If the kitchen table was the mecca for conversation, coffee was the vehicle by which it was served. When I was very young, my father would pour his own coffee, and then pour a small amount into my cup and fill the rest with milk. He would stir in a spoonful of sugar and we would sit and talk.  He did this with all of his children, encouraging us to share our opinions about school, sports and politics.  At the kitchen table there was no rank. Everyone’s ideas were welcome. Everyone had equal value.

The kitchen table was Switzerland- a place on neutral ground over which family arguments were solved. At the table, broken hearts were soothed and tears were dried.  At the table, my parents lectured me about my grades, my boyfriends, and my lapses in judgment.  One Sunday morning during my teen years, I sat at the kitchen table nursing a headache left by too much wine and not enough sleep.  My father entered the door, carrying a wine bottle I had hidden under the front steps and sternly declared, “Three o’clock in the morning is too late, and don’t ever leave your trash lying around like that again.”  Then he poured me a cup of coffee.  I never made either mistake again.

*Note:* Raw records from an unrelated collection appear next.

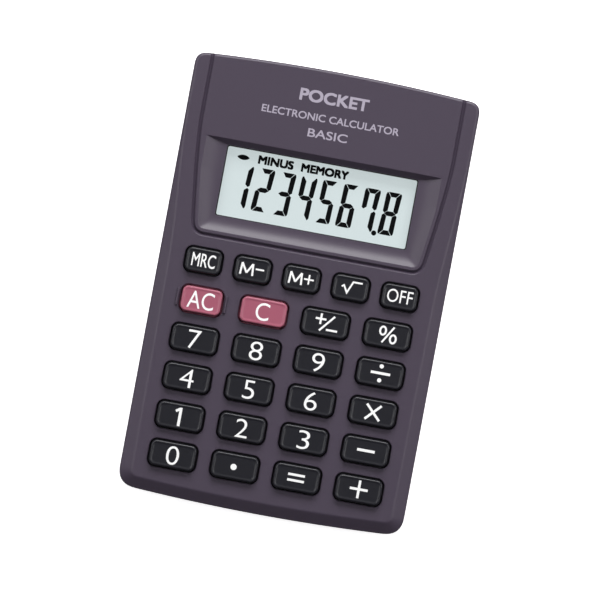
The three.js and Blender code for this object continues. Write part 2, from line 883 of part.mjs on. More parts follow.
place(
  'battery_cover_screw',
  screw(floorThickness + padHeight - headHeight, headHeight - 2 * coverRecess),
  steel,
  coverScrew.x,
  coverScrew.y,
  headHeight,
);
caseScrews.forEach(({ x, y }, i) => {
  place(`case_screw_${i + 1}`, screw(roof - bossRoof - fitGap - screwSeat), steel, x, y, screwSeat);
});
boardScrews.forEach(({ x, y }, i) => {
  const length = roof - bossRoof - fitGap - boardUnderside;
  place(`board_screw_${i + 1}`, screw(length), steel, x, y, boardUnderside);
});

export default group;
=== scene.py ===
"""A pocket calculator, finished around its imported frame: moulded shells, keys with printed legends, a
seven-segment display behind a clear window, plated screws, and a plain studio. Lengths are in metres."""

import math

import bpy
import numpy as np
from bpy.props import FloatProperty, FloatVectorProperty, PointerProperty, StringProperty
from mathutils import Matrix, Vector
from mathutils.geometry import delaunay_2d_cdt


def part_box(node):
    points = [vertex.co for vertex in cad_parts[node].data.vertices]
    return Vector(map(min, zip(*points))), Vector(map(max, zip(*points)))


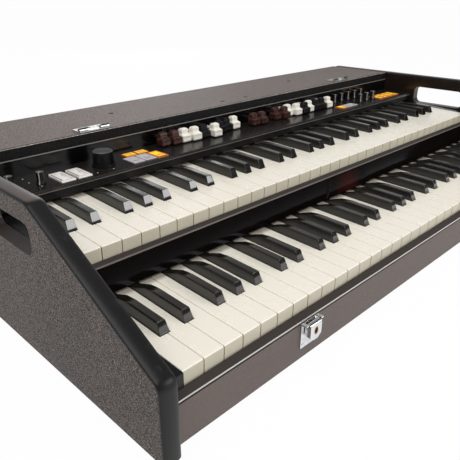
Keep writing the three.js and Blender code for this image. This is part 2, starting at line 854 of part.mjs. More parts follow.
function lowerKeySlip() {
  const slipRear = -manualSetback - slipGap;
  const slipTop = -manualDrop - slipDrop;
  const slipFoot = railTop + seatGap;
  const slip = prismX([
    [slipRear, slipTop],
    [railFace, slipTop - lowerSlipFall],
    [railFace, slipFoot],
    [slipRear, slipFoot],
  ], -crossHalf, crossHalf);
  const [blockFront, blockFrontTop] = onLower(-slipGap - joinOverlap, 0);
  const [blockRear, blockRearTop] = onLower(lowerBlockLength, 0);
  const lipRear = railFace + railLip + seatGap;
  const endBlocks = [-1, 1].map((side) => {
    const ends = [side * (manualWidth / 2 + seatGap), side * crossHalf];
    return prismX([
      [blockFront, blockFrontTop],
      [blockRear, blockRearTop],
      [blockRear, boardTop + seatGap],
      [railBack + seatGap, boardTop + seatGap],
      [railBack + seatGap, railStep + seatGap],
      [lipRear, railStep + seatGap],
      [lipRear, slipFoot],
      [blockFront, slipFoot],
    ], Math.min(...ends), Math.max(...ends));
  });
  return joined([slip, ...endBlocks]);
}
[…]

Last week I received word that Bill had passed on.  Sunday there will be a memorial service for him and I will again return to my old neighborhood.  I will hug his children and share their tears, because although we are adults, we are orphans.

And after the food and the embraces and the tears, I will walk very quietly by the house at 30 Green Street, because I am sure if I listen closely, I will hear laughter from the kitchen table.